Rechte an im Metaversum erstellten Inhalten
Ein weiterer Aspekt des Arbeitsrechts im Metaversum betrifft das geistige Eigentum, das von Mitarbeitern während ihrer Arbeit im virtuellen Raum geschaffen wird. Unternehmen sollten vertraglich klären, wem die Rechte an virtuellen Produkten, Designs und Inhalten gehören, die im Metaversum erstellt werden.
Als Instrument bietet sich hier der Arbeitsvertrag an. In diesem kann einvernehmlich geregelt werden, ob die Rechte an digitalen Produkten, die Mitarbeiter während der Arbeit im Metaversum erstellen, auf die jeweiligen Arbeitgeber übergehen oder ob die Mitarbeiter Inhaber dieser Rechte bleiben.
Code of Conduct und Schutz vor Belästigungen in digitalen Räumen
Fehlverhalten und Belästigungen in der digitalen Welt sind längst kein hypothetisches Problem mehr.
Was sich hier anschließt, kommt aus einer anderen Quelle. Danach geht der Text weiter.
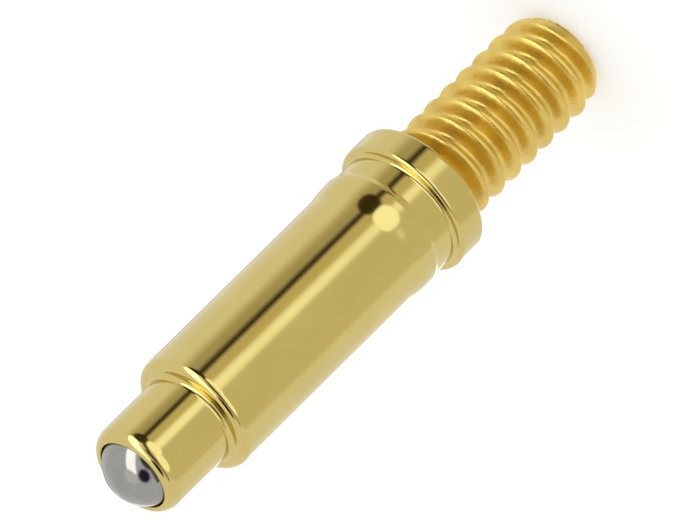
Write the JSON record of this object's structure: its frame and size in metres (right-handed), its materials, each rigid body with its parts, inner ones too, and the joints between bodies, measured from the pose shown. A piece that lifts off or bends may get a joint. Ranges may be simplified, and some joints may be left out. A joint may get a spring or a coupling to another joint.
{
  "type": "pogo pin",
  "caption": "Gold-plated spring contact pin with a rolling ball tip, a press-fit barrel, a seating flange and a screw stud.",
  "frame": {"origin": "centre of the flange's rear face, where the pin seats when it is screwed in", "axes": "+Z along the pin towards the ball tip, the stud reaches along -Z"},
  "size_m": [0.002, 0.002, 0.0095],
  "materials": {
    "gold_plating": "bright gold plating on turned brass",
    "spring_wire": "drawn stainless spring wire",
    "polished_steel": "polished steel ball"
  },
  "bodies": {
    "housing": {"housing": "gold_plating", "spring": "spring_wire"},
    "plunger": {"plunger": "gold_plating"},
    "ball": {"contact_ball": "polished_steel"}
  },
  "joints": [
    {"name": "plunger_slide", "type": "slide", "parent": "housing", "child": "plunger", "axis": [0, 0, -1], "range_m": [0, 0.00025], "stiffness_N_per_m": 700, "springref_m": -0.0005, "deforming": ["spring"]},
    {"name": "ball_roll", "type": "hinge", "parent": "plunger", "child": "ball", "pos_m": [0, 0, 0.0059], "axis": [1, 0, 0], "continuous": true}
  ]
}
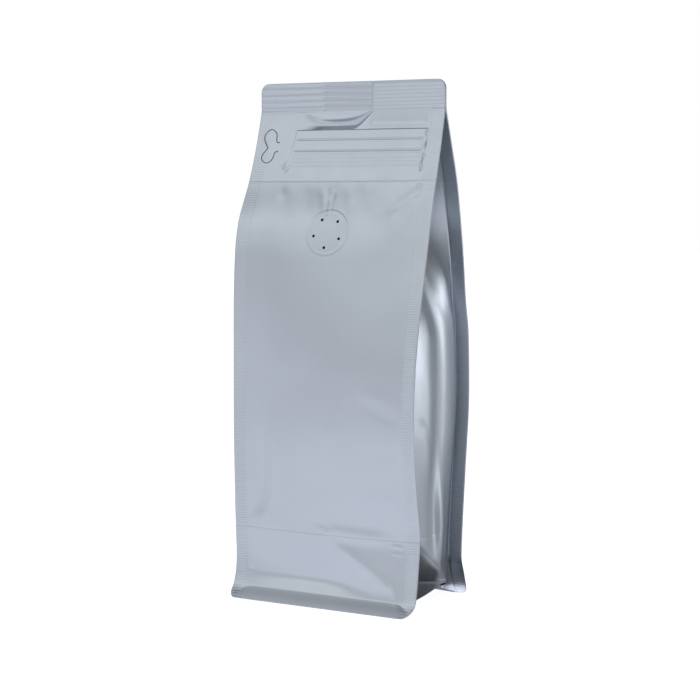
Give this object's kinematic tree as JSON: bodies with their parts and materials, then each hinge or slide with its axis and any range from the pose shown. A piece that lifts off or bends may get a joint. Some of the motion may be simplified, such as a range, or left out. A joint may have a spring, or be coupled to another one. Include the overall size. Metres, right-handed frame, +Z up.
{
  "type": "flat-bottom pouch",
  "caption": "Flat-bottom side-gusset pouch of matte metallised film with corner fins, ribbed top seal, press-to-close zip, tear tab and one-way valve.",
  "frame": {"origin": "middle of the pouch's footprint, on the surface it stands on", "axes": "+Z up towards the top seal, -Y out of the front panel that holds the zip and the valve, +X to the right as the front is seen"},
  "size_m": [0.11, 0.0732, 0.273],
  "materials": {
    "film": "satin metallised laminate",
    "valve_plastic": "moulded, seen through the film as a round relief with pinholes"
  },
  "bodies": {
    "root": {"pouch": "film", "valve": "valve_plastic"}
  },
  "joints": []
}
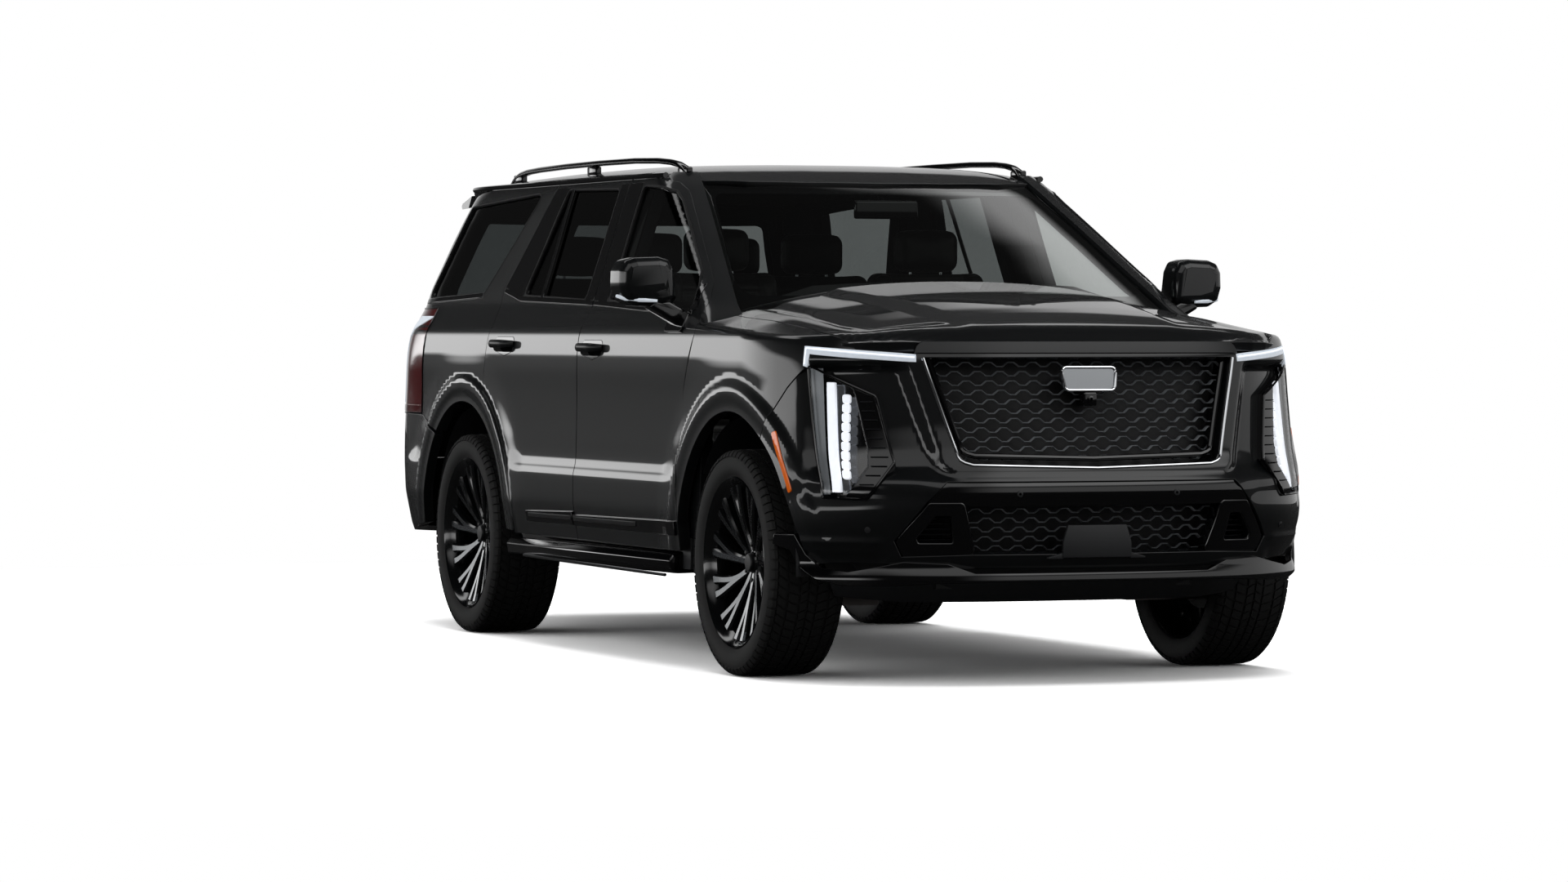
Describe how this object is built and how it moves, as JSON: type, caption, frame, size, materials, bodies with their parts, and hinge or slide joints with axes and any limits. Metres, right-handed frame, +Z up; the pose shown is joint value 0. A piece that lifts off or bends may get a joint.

Bereits das Internet hat gezeigt, welche Risiken die vermeintliche Anonymität mit sich bringt.
Es ist daher für Unternehmen unerlässlich (auch im Sinne der arbeitsrechtlichen Fürsorgepflicht), klare Verhaltensregeln für das Metaversum aufzustellen und so Mitarbeiter zu schützen. Es muss eindeutig kommuniziert werden, dass Übergriffe und Belästigungen auch in diesem Bereich verboten sind und arbeitsrechtlich geahndet werden können. Beleidigungen und Fehlverhalten eines Avatars sind dem jeweiligen Mitarbeiter voll zuzurechnen und können zu arbeitsrechtlichen Konsequenzen von Abmahnungen bis hin zu Kündigungen führen.
Fazit
Ohne klare arbeitsrechtliche Vereinbarungen können die Spezifika von „virtuellen Arbeitsverhältnissen“ schnell zu einer Herausforderung werden. Ein durchdachter Arbeitsvertrag schafft für beide Seiten mehr Klarheit – auch im Metaversum.